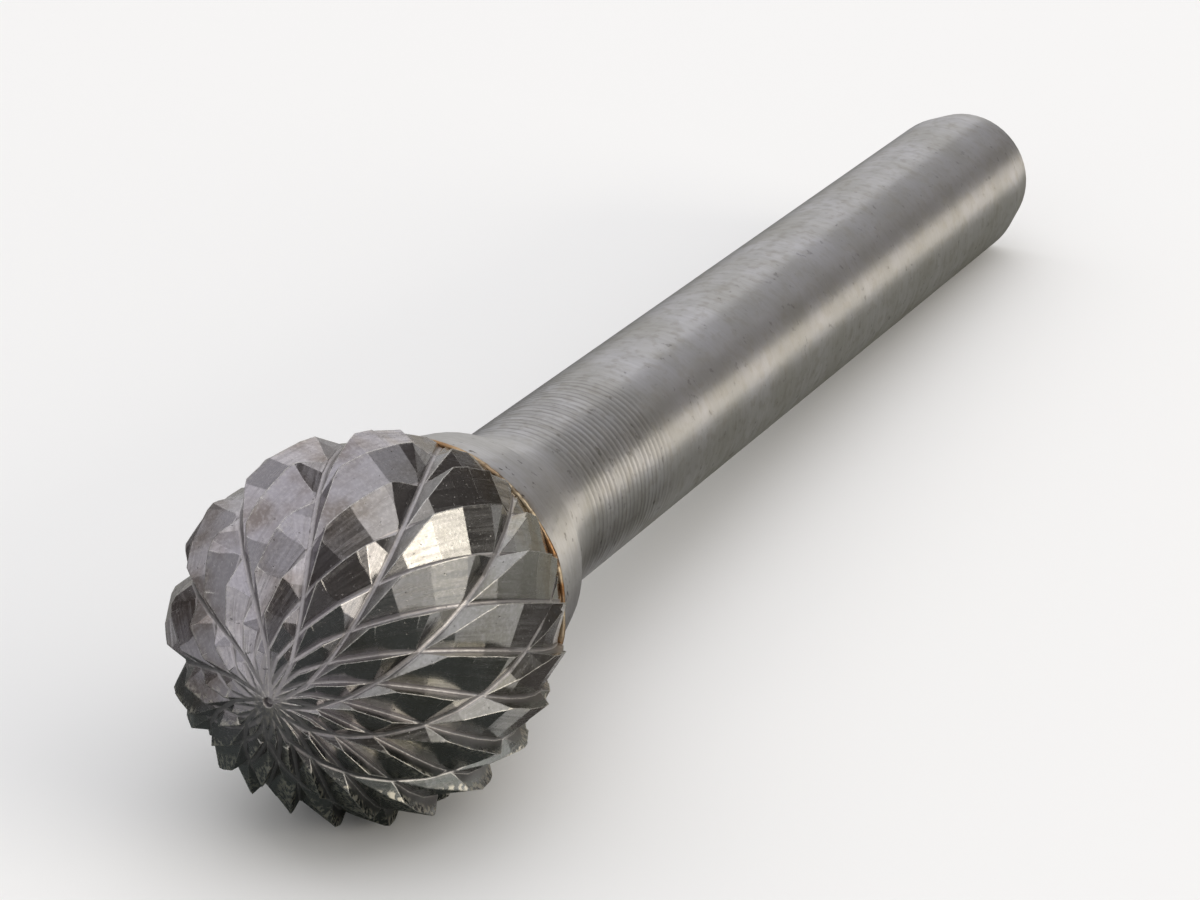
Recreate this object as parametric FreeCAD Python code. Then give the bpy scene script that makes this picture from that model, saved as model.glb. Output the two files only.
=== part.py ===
"""Ball burr of cemented carbide on a steel shank, lying as it comes to rest.

The tool is modelled about its own axis first: the ball's centre is the origin,
the tip is at -X and the shank runs towards +X. It is then laid on its side, so
that +Z is up, the bench is at z = 0 and the shank still points along +X.

A place on the ball is given by its colatitude, measured from the tip, and its
longitude, measured about the axis from the top towards +Y.
"""
import FreeCAD, Part
import math
import os

Vector = FreeCAD.Vector
AXIS = Vector(1, 0, 0)

# Head: a ball that ends where it is a little wider than the collar behind it
BALL_DIAMETER = 12.0
BACK_FULLNESS = 0.2        # how far the back edge stands outside the true ball
GRINDING_STOCK = 0.2       # the blank is this much oversize, and the flutes take it off
EDGE_ALLOWANCE = 0.09      # the passes aim this far out, so the tooth points reach the ball
DIMPLE_RADIUS = 0.22       # dimple at the tip, where the roots run together
DIMPLE_FLOOR = 0.1         # radius of its flat bottom
DIMPLE_DEPTH = 0.12

# Main flutes: saw-tooth, right-hand, with the cutting face almost radial
MAIN_COUNT = 22
MAIN_LEAN = 20.3           # degrees from the meridian
MAIN_DEPTH = 0.66          # at the equator
MAIN_FACE_SLOPE = 82.0     # degrees from the ball's surface
MAIN_ROOT = 0.09           # width of the flat bottom

# Cross cuts: left-hand V grooves that break the main teeth into points
CROSS_COUNT = 11
CROSS_LEAN = 17.2
CROSS_DEPTH = 0.7
CROSS_LEADING_SLOPE = 42.0
CROSS_TRAILING_SLOPE = 36.0
CROSS_ROOT = 0.11

# Both families cross on the equator, and are ground in short straight passes
FIRST_CROSSING = 12.35     # longitude of one crossing on the equator, degrees
FLUTE_START = 2.0          # colatitude where the passes start, degrees
FLUTE_END = 135.0          # beyond the back edge, so the flutes run out of it
PASSES = 12
PASS_OVERRUN = 0.15        # each pass runs on a little, so no ridge is left
CUTTER_CLEARANCE = 0.35    # how far a cutter stands outside the ball
TIP_FADE = 0.8             # depth follows this power of the distance from the axis
BACK_FADE = 6.0            # the same behind the equator, where the flutes run out

# Brazed joint
BRAZE_THICKNESS = 0.15
BRAZE_BEAD = 0.05          # how far the filler bulges past the steel

# Shank: tapered collar, fillet, ground cylinder and chamfered free end
COLLAR_DIAMETER = 9.45     # at the brazed face
COLLAR_INSET = 0.12        # step in from the head's back edge to the steel
COLLAR_LENGTH = 3.1
COLLAR_TAPER = 13.3        # degrees each side
COLLAR_FILLET = 6.0
SHANK_DIAMETER = 6.0
STEEL_LENGTH = 51.0
CHAMFER_LENGTH = 1.95
CHAMFER_STEP = 0.3

REPEATS = math.gcd(MAIN_COUNT, CROSS_COUNT)
REPEAT = 360.0 / REPEATS
BALL_RADIUS = BALL_DIAMETER / 2
SHANK_RADIUS = SHANK_DIAMETER / 2
COLLAR_RADIUS = COLLAR_DIAMETER / 2
EDGE_RADIUS = COLLAR_RADIUS + COLLAR_INSET
HEAD_BACK = math.sqrt(BALL_RADIUS ** 2 - (EDGE_RADIUS - BACK_FULLNESS) ** 2)
TAPER_START = (math.pi - math.atan2(EDGE_RADIUS, HEAD_BACK)
               - math.acos(BALL_RADIUS / math.hypot(EDGE_RADIUS, HEAD_BACK)))
STEEL_START = HEAD_BACK + BRAZE_THICKNESS
STEEL_END = STEEL_START + STEEL_LENGTH
CHAMFER_START = STEEL_END - CHAMFER_LENGTH


def profile_point(along, radius):
    """A point of a turned profile, in the half plane above the axis."""
    return Vector(along, 0, radius)


def turned(edges, angle=360):
    """A solid turned about the tool's axis from the edges of its profile."""
    return Part.Face(Part.Wire(edges)).revolve(Vector(), AXIS, angle)


def turn_by(shape, angle):
    """A copy turned about the tool's axis towards greater longitude, in degrees."""
    copy = shape.copy()
    copy.rotate(Vector(), AXIS, -angle)
    return copy


def chain(points):
    """Straight edges from point to point."""
    return [Part.makeLine(a, b) for a, b in zip(points[:-1], points[1:])]


def on_ball(colatitude, longitude, radius):
    """The point at these angles, in radians, and this distance from the centre."""
    around = math.sin(colatitude)
    return Vector(-math.cos(colatitude), around * math.sin(longitude),
                  around * math.cos(longitude)) * radius


def finished_radius(colatitude):
    """Distance from the centre that the edges aim for: a ball, then its tangent taper."""
    return (BALL_RADIUS + EDGE_ALLOWANCE) / math.cos(max(colatitude - TAPER_START, 0))


def blank_segment():
    """One repeat of the oversize ball and taper, centred on longitude zero."""
    radius = BALL_RADIUS + GRINDING_STOCK
    rim_angle = math.asin(DIMPLE_RADIUS / radius)
    rim = on_ball(rim_angle, 0, radius)
    middle = on_ball((rim_angle + TAPER_START) / 2, 0, radius)
    tangent = on_ball(TAPER_START, 0, radius)
    back_radius = (radius + HEAD_BACK * math.cos(TAPER_START)) / math.sin(TAPER_START)
    tip = DIMPLE_DEPTH - BALL_RADIUS
    outline = chain([tangent, profile_point(HEAD_BACK, back_radius),
                     profile_point(HEAD_BACK, 0), profile_point(tip, 0),
                     profile_point(tip, DIMPLE_FLOOR), rim])
    segment = turned([Part.Arc(rim, middle, tangent).toShape()] + outline, REPEAT)
    return turn_by(segment, REPEAT / 2)


def flute_depth(full_depth, colatitude):
    """Depth follows the tooth spacing ahead of the equator, and fades behind it."""
    power = TIP_FADE if colatitude < math.pi / 2 else BACK_FADE
    return full_depth * math.sin(colatitude) ** power


def flute_path(full_depth, lean, start):
    """Bottom points of one flute, as (colatitude, longitude, point).

    The flute keeps one angle to every meridian. A positive lean turns it
    towards greater longitude on the way back from the tip.
    """
    path = []
    for step in range(PASSES + 1):
        colatitude = math.radians(FLUTE_START + (FLUTE_END - FLUTE_START) * step / PASSES)
        drift = math.tan(math.radians(lean)) * math.log(math.tan(colatitude / 2))
        longitude = math.radians(start) + drift
        bottom = finished_radius(colatitude) - flute_depth(full_depth, colatitude)
        path.append((colatitude, longitude, on_ball(colatitude, longitude, bottom)))
    return path


def pass_axes(begin, end):
    """Directions along, sideways and outward of one straight pass."""
    along = (end - begin).normalize()
    sideways = (begin + end).cross(along).normalize()
    return along, sideways, along.cross(sideways)


def cutter_pass(begin, end, section):
    """One straight cutter, with its section given as (sideways, outward) pairs."""
    along, sideways, outward = pass_axes(begin, end)
    origin = begin - along * PASS_OVERRUN
    corners = [origin + sideways * x + outward * y for x, y in section]
    outline = Part.Face(Part.makePolygon(corners + corners[:1]))
    return outline.extrude(along * ((end - begin).Length + 2 * PASS_OVERRUN))


def main_section(begin, end):
    """Saw-tooth section, whose back slope climbs to the next tooth's edge."""
    spacing = 2 * math.pi / MAIN_COUNT
    colatitude = (begin[0] + end[0]) / 2
    longitude = (begin[1] + end[1]) / 2
    sideways, outward = pass_axes(begin[2], end[2])[1:]
    tip = on_ball(colatitude, longitude + spacing, finished_radius(colatitude))
    next_edge = tip - begin[2]
    reach, rise = next_edge.dot(sideways), next_edge.dot(outward)
    top = flute_depth(MAIN_DEPTH, colatitude) + CUTTER_CLEARANCE
    half = MAIN_ROOT / 2
    beyond = 1 + CUTTER_CLEARANCE / reach
    return [(-half, 0), (half, 0), (half + (reach - half) * beyond, rise * beyond),
            (-half - top / math.tan(math.radians(MAIN_FACE_SLOPE)), top)]


def cross_section(begin, end):
    """V section with a flat bottom."""
    top = flute_depth(CROSS_DEPTH, (begin[0] + end[0]) / 2) + CUTTER_CLEARANCE
    half = CROSS_ROOT / 2
    return [(-half, 0), (half, 0),
            (half + top / math.tan(math.radians(CROSS_TRAILING_SLOPE)), top),
            (-half - top / math.tan(math.radians(CROSS_LEADING_SLOPE)), top)]


def flute_cutters(count, depth, lean, section_of):
    """All the straight passes of one family of flutes."""
    path = flute_path(depth, lean, FIRST_CROSSING)
    passes = [cutter_pass(a[2], b[2], section_of(a, b)) for a, b in zip(path[:-1], path[1:])]
    return [turn_by(one, 360.0 * index / count) for index in range(count) for one in passes]


def carbide_head():
    """The ground ball, made as one repeat of the tooth pattern and then copied round."""
    segment = blank_segment()
    main = flute_cutters(MAIN_COUNT, MAIN_DEPTH, -MAIN_LEAN, main_section)
    cross = flute_cutters(CROSS_COUNT, CROSS_DEPTH, CROSS_LEAN, cross_section)
    near = [cutter for cutter in main + cross
            if cutter.BoundBox.intersect(segment.BoundBox)]
    ground = segment.cut(near)
    copies = [turn_by(ground, REPEAT * index) for index in range(1, REPEATS)]
    head = ground.multiFuse(copies).removeSplitter()
    return max(head.Solids, key=lambda solid: solid.Volume)


def braze_joint():
    """Thin disc of filler between the head and the steel, with a slightly proud rim."""
    front = profile_point(HEAD_BACK, COLLAR_RADIUS)
    crown = profile_point(HEAD_BACK + BRAZE_THICKNESS / 2, COLLAR_RADIUS + BRAZE_BEAD)
    rear = profile_point(STEEL_START, COLLAR_RADIUS)
    return turned(chain([front, crown, rear, profile_point(STEEL_START, 0),
                         profile_point(HEAD_BACK, 0), front]))


def shank():
    """The steel in one turned piece: collar, fillet, cylinder and chamfer."""
    collar_end = STEEL_START + COLLAR_LENGTH
    rim_radius = COLLAR_RADIUS - COLLAR_LENGTH * math.tan(math.radians(COLLAR_TAPER))
    drop = rim_radius - SHANK_RADIUS
    fillet_run = math.sqrt(COLLAR_FILLET ** 2 - (COLLAR_FILLET - drop) ** 2)
    fillet_end = collar_end + fillet_run
    half_turn = math.asin(fillet_run / COLLAR_FILLET) / 2
    rim = profile_point(collar_end, rim_radius)
    middle = profile_point(fillet_end - COLLAR_FILLET * math.sin(half_turn),
                           SHANK_RADIUS + COLLAR_FILLET * (1 - math.cos(half_turn)))
    runout = profile_point(fillet_end, SHANK_RADIUS)
    fillet = Part.Arc(rim, middle, runout).toShape()
    collar = chain([profile_point(STEEL_START, 0),
                    profile_point(STEEL_START, COLLAR_RADIUS), rim])
    body = chain([runout, profile_point(CHAMFER_START, SHANK_RADIUS),
                  profile_point(STEEL_END, SHANK_RADIUS - CHAMFER_STEP),
                  profile_point(STEEL_END, 0), profile_point(STEEL_START, 0)])
    return turned(collar + [fillet] + body)


def lie_angle(head):
    """How far the tool tips, in radians, before a tooth meets the bench.

    It tips about the lower edge of the shank, where the chamfer starts.
    """
    return max(math.atan2(-corner.Z - SHANK_RADIUS, CHAMFER_START - corner.X)
               for corner in head.Vertexes)


def lay_on_bench(pieces):
    """Tip the tool onto the bench and centre it over the origin."""
    lie = lie_angle(pieces["carbide_head"])
    lift = CHAMFER_START * math.sin(lie) + SHANK_RADIUS * math.cos(lie)
    tipped = FreeCAD.Placement(Vector(0, 0, lift), FreeCAD.Rotation(Vector(0, 1, 0),
                                                                    math.degrees(lie)))
    for piece in pieces.values():
        piece.Placement = tipped
    room = Part.Compound(list(pieces.values())).optimalBoundingBox()
    centred = FreeCAD.Placement(Vector(-room.Center.x, -room.Center.y, 0), FreeCAD.Rotation())
    for piece in pieces.values():
        piece.Placement = centred.multiply(piece.Placement)


pieces = {"carbide_head": carbide_head(), "braze_joint": braze_joint(), "shank": shank()}
lay_on_bench(pieces)
os.makedirs("parts", exist_ok=True)
for name, piece in pieces.items():
    piece.exportStep("parts/" + name + ".step")
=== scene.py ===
# %% [markdown]
# # A carbide ball burr on the bench
#
# The tool is one rigid piece: a ground carbide ball, a thin brazed joint and a
# turned steel shank. Its solids are loaded as they are and never changed. What
# is made here is the finish of each metal, the uneven bead of filler round the
# joint, and the studio it lies in.

import math

import bpy
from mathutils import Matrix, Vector


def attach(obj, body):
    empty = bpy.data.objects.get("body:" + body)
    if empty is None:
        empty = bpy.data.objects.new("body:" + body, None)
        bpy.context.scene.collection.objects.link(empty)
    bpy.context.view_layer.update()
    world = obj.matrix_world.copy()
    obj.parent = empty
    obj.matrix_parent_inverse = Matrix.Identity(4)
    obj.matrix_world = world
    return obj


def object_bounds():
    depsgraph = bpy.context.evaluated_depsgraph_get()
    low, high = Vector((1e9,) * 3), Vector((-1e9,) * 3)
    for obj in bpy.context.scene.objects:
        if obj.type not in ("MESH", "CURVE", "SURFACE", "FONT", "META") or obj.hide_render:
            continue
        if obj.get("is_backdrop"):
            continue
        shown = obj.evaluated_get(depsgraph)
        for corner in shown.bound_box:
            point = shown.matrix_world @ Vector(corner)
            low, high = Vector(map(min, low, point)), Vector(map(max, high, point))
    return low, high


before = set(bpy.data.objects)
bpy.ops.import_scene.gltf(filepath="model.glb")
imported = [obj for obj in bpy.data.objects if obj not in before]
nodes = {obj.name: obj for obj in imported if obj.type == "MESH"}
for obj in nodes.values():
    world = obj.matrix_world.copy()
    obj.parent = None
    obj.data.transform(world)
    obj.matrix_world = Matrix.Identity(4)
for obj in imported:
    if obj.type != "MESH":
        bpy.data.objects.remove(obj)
cad_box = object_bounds()
for name, node in nodes.items():
    print(name, len(node.data.polygons), "triangles")

# %% [markdown]
# ## The tool's own axis
#
# The ball rests on its teeth, so the tool tips a little towards its thin end.
# Turning marks, grinding marks and the bead all follow the tool's axis and not
# the bench, so the axis is set down once: where the ball's centre is, and how
# far the shank dips. The shank's length then says where its free end should
# be, and that place is printed.

# %% Set down the axis
MM = 0.001
BALL_CENTRE = Vector((-24.4791, -0.0170, 5.9377)) * MM
DIP = math.radians(3.1826)
AXIS = Vector((math.cos(DIP), 0.0, -math.sin(DIP)))
SHANK_END = 54.948


def at(along):
    """The point on the axis this many millimetres behind the ball's centre."""
    return BALL_CENTRE + AXIS * along * MM


print("the axis ends at x =", round(at(SHANK_END).x, 5))

# %% [markdown]
# ## The camera
#
# The photograph looks down on the tip from in front and to one side, with a
# long lens, so the shank runs away from the camera without much taper. A
# camera looks along its own -Z. The track quaternion turns -Z to the line of
# sight and keeps +Y up, so the camera stands level, without any roll.

# %% Place the camera
EYE = Vector((-115.77, -49.29, 56.85)) * MM
HEADING, TILT = math.radians(24.43), math.radians(-23.5)
FOCAL_LENGTH, SENSOR_WIDTH = 114.2, 36.0
NEAREST = 5 * MM


def towards(bearing, rise):
    """The direction at this bearing and height angle, in radians."""
    return Vector((math.cos(bearing) * math.cos(rise),
                   math.sin(bearing) * math.cos(rise), math.sin(rise)))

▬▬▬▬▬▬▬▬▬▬

WHAT NEEDS TO BE DONE:
Extract only the lines from the line with "-room.Center.y, 0), FreeCAD.Rotation())" through the line with "bpy.context.view_layer.update()", keeping both end lines exactly as they are.

RESPONSE:
    centred = FreeCAD.Placement(Vector(-room.Center.x, -room.Center.y, 0), FreeCAD.Rotation())
    for piece in pieces.values():
        piece.Placement = centred.multiply(piece.Placement)


pieces = {"carbide_head": carbide_head(), "braze_joint": braze_joint(), "shank": shank()}
lay_on_bench(pieces)
os.makedirs("parts", exist_ok=True)
for name, piece in pieces.items():
    piece.exportStep("parts/" + name + ".step")
=== scene.py ===
# %% [markdown]
# # A carbide ball burr on the bench
#
# The tool is one rigid piece: a ground carbide ball, a thin brazed joint and a
# turned steel shank. Its solids are loaded as they are and never changed. What
# is made here is the finish of each metal, the uneven bead of filler round the
# joint, and the studio it lies in.

import math

import bpy
from mathutils import Matrix, Vector


def attach(obj, body):
    empty = bpy.data.objects.get("body:" + body)
    if empty is None:
        empty = bpy.data.objects.new("body:" + body, None)
        bpy.context.scene.collection.objects.link(empty)
    bpy.context.view_layer.update()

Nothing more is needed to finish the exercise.